(3D code data)
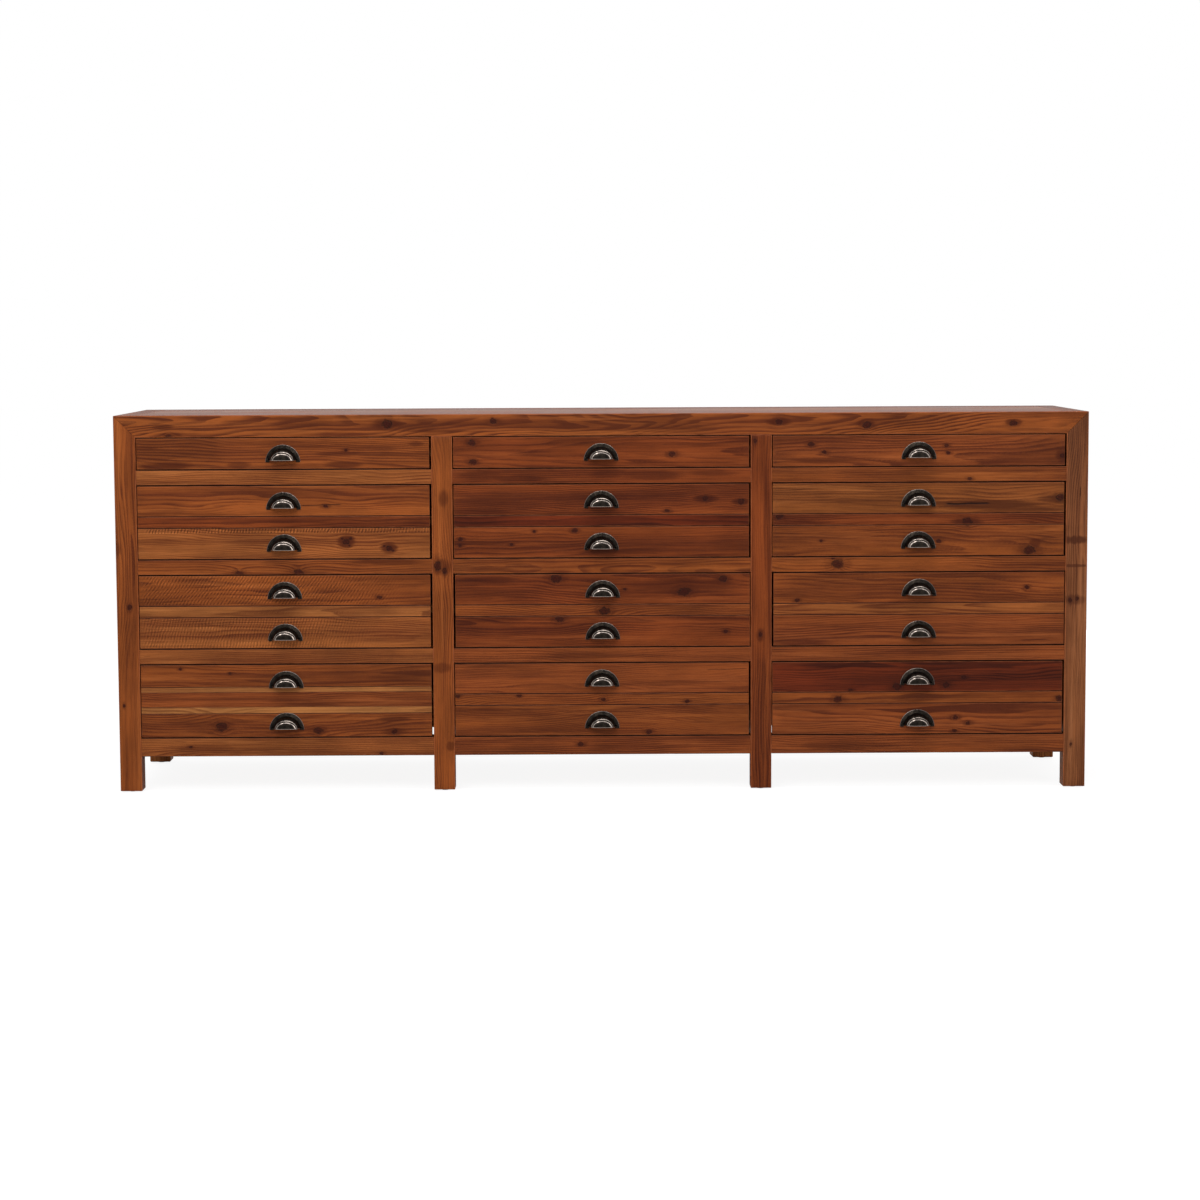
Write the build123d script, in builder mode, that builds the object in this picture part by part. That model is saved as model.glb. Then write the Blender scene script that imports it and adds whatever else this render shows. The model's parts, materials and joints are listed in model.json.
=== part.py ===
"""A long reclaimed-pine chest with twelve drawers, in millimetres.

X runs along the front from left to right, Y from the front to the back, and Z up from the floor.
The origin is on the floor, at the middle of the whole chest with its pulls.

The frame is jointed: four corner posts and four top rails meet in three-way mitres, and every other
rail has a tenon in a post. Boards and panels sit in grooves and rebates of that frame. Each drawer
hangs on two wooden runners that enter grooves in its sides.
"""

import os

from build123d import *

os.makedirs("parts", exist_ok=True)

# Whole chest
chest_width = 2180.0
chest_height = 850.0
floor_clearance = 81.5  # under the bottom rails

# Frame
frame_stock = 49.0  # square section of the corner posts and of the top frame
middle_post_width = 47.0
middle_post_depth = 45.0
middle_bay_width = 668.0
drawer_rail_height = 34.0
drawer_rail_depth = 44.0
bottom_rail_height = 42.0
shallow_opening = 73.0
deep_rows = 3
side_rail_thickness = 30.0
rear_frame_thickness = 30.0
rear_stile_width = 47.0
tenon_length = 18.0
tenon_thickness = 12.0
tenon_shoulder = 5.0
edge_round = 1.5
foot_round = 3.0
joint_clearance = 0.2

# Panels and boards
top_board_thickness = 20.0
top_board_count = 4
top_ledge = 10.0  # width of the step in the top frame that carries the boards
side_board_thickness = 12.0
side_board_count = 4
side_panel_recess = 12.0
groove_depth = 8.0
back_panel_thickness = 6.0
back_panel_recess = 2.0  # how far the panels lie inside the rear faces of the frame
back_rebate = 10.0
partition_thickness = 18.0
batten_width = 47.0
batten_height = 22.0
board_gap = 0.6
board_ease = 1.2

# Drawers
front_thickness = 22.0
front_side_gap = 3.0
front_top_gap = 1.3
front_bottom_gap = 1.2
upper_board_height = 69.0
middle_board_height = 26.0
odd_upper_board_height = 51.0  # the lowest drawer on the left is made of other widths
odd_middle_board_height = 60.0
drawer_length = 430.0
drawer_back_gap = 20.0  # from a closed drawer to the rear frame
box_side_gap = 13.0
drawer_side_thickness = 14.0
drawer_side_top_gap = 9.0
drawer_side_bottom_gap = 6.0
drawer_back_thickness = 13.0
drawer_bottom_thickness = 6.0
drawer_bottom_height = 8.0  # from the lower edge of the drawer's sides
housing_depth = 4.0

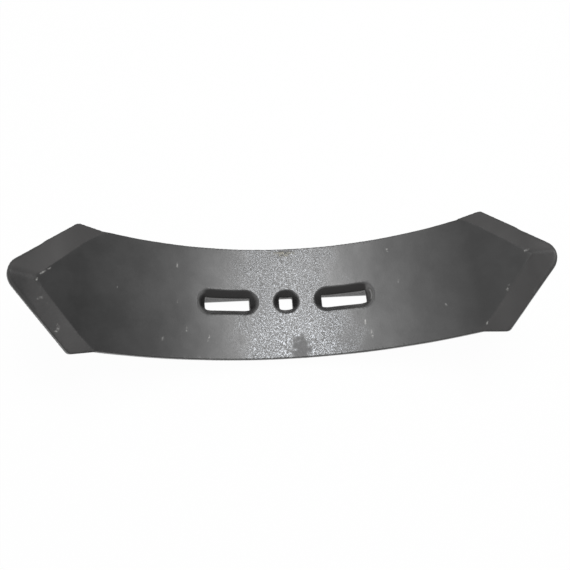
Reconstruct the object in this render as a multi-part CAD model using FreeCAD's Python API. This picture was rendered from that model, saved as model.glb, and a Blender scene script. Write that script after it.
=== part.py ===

(REQUIRED WORK)
Copy all of the material word for word.

(REPLY)
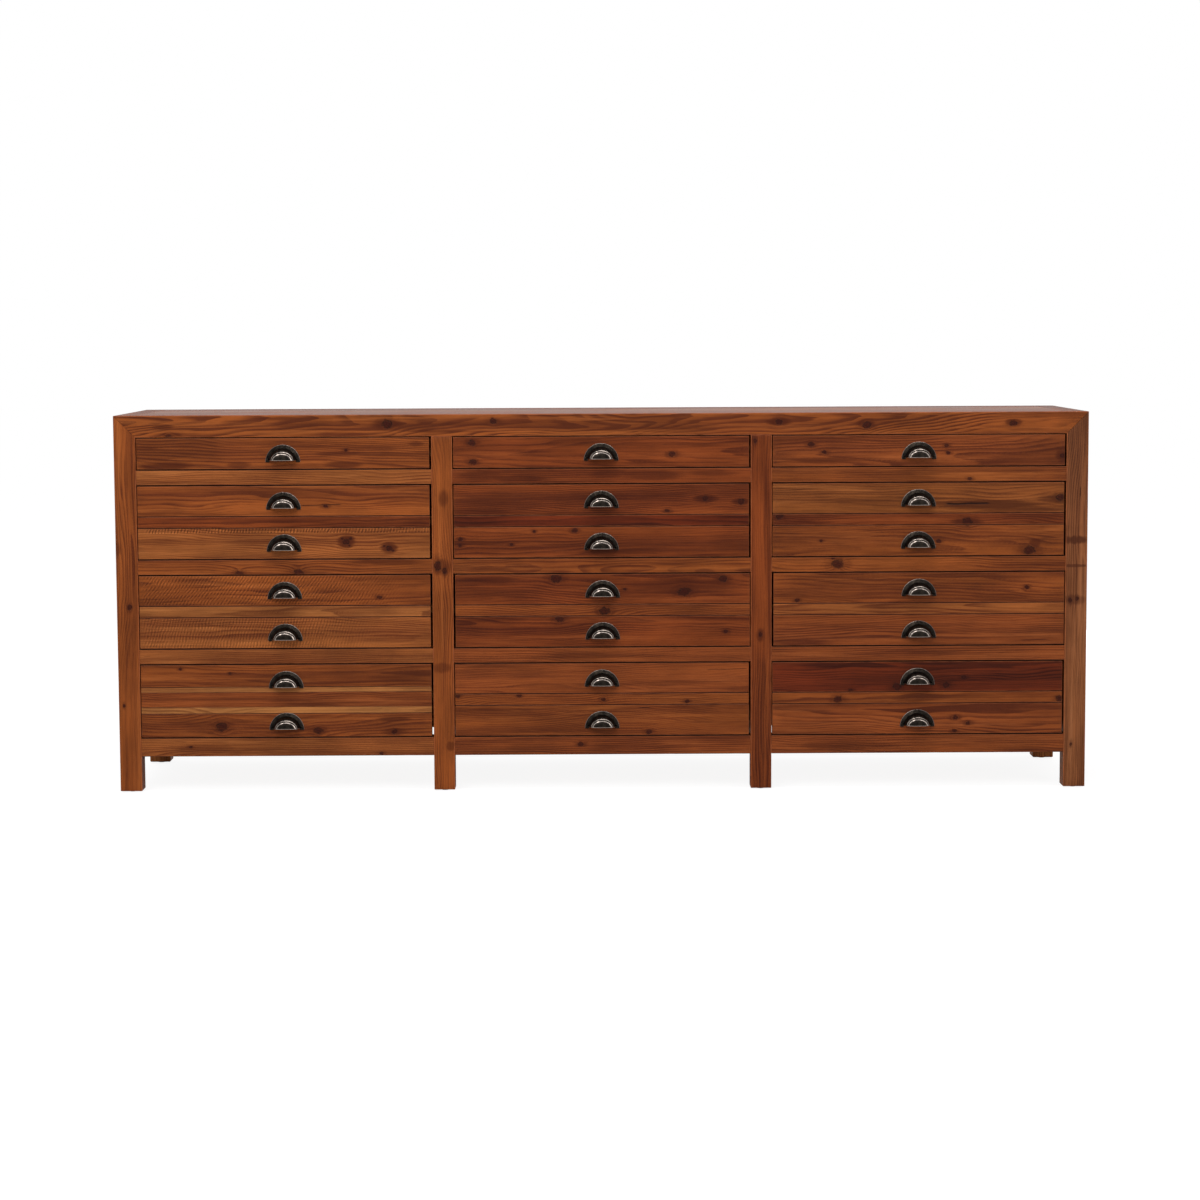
Write the build123d script, in builder mode, that builds the object in this picture part by part. That model is saved as model.glb. Then write the Blender scene script that imports it and adds whatever else this render shows. The model's parts, materials and joints are listed in model.json.
=== part.py ===
"""A long reclaimed-pine chest with twelve drawers, in millimetres.

X runs along the front from left to right, Y from the front to the back, and Z up from the floor.
The origin is on the floor, at the middle of the whole chest with its pulls.

The frame is jointed: four corner posts and four top rails meet in three-way mitres, and every other
rail has a tenon in a post. Boards and panels sit in grooves and rebates of that frame. Each drawer
hangs on two wooden runners that enter grooves in its sides.
"""

import os

from build123d import *

os.makedirs("parts", exist_ok=True)

# Whole chest
chest_width = 2180.0
chest_height = 850.0
floor_clearance = 81.5  # under the bottom rails

# Frame
frame_stock = 49.0  # square section of the corner posts and of the top frame
middle_post_width = 47.0
middle_post_depth = 45.0
middle_bay_width = 668.0
drawer_rail_height = 34.0
drawer_rail_depth = 44.0
bottom_rail_height = 42.0
shallow_opening = 73.0
deep_rows = 3
side_rail_thickness = 30.0
rear_frame_thickness = 30.0
rear_stile_width = 47.0
tenon_length = 18.0
tenon_thickness = 12.0
tenon_shoulder = 5.0
edge_round = 1.5
foot_round = 3.0
joint_clearance = 0.2

# Panels and boards
top_board_thickness = 20.0
top_board_count = 4
top_ledge = 10.0  # width of the step in the top frame that carries the boards
side_board_thickness = 12.0
side_board_count = 4
side_panel_recess = 12.0
groove_depth = 8.0
back_panel_thickness = 6.0
back_panel_recess = 2.0  # how far the panels lie inside the rear faces of the frame
back_rebate = 10.0
partition_thickness = 18.0
batten_width = 47.0
batten_height = 22.0
board_gap = 0.6
board_ease = 1.2

# Drawers
front_thickness = 22.0
front_side_gap = 3.0
front_top_gap = 1.3
front_bottom_gap = 1.2
upper_board_height = 69.0
middle_board_height = 26.0
odd_upper_board_height = 51.0  # the lowest drawer on the left is made of other widths
odd_middle_board_height = 60.0
drawer_length = 430.0
drawer_back_gap = 20.0  # from a closed drawer to the rear frame
box_side_gap = 13.0
drawer_side_thickness = 14.0
drawer_side_top_gap = 9.0
drawer_side_bottom_gap = 6.0
drawer_back_thickness = 13.0
drawer_bottom_thickness = 6.0
drawer_bottom_height = 8.0  # from the lower edge of the drawer's sides
housing_depth = 4.0

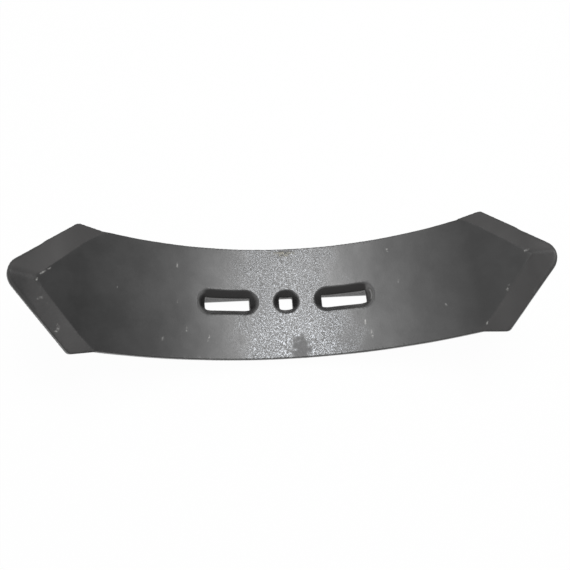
Reconstruct the object in this render as a multi-part CAD model using FreeCAD's Python API. This picture was rendered from that model, saved as model.glb, and a Blender scene script. Write that script after it.
=== part.py ===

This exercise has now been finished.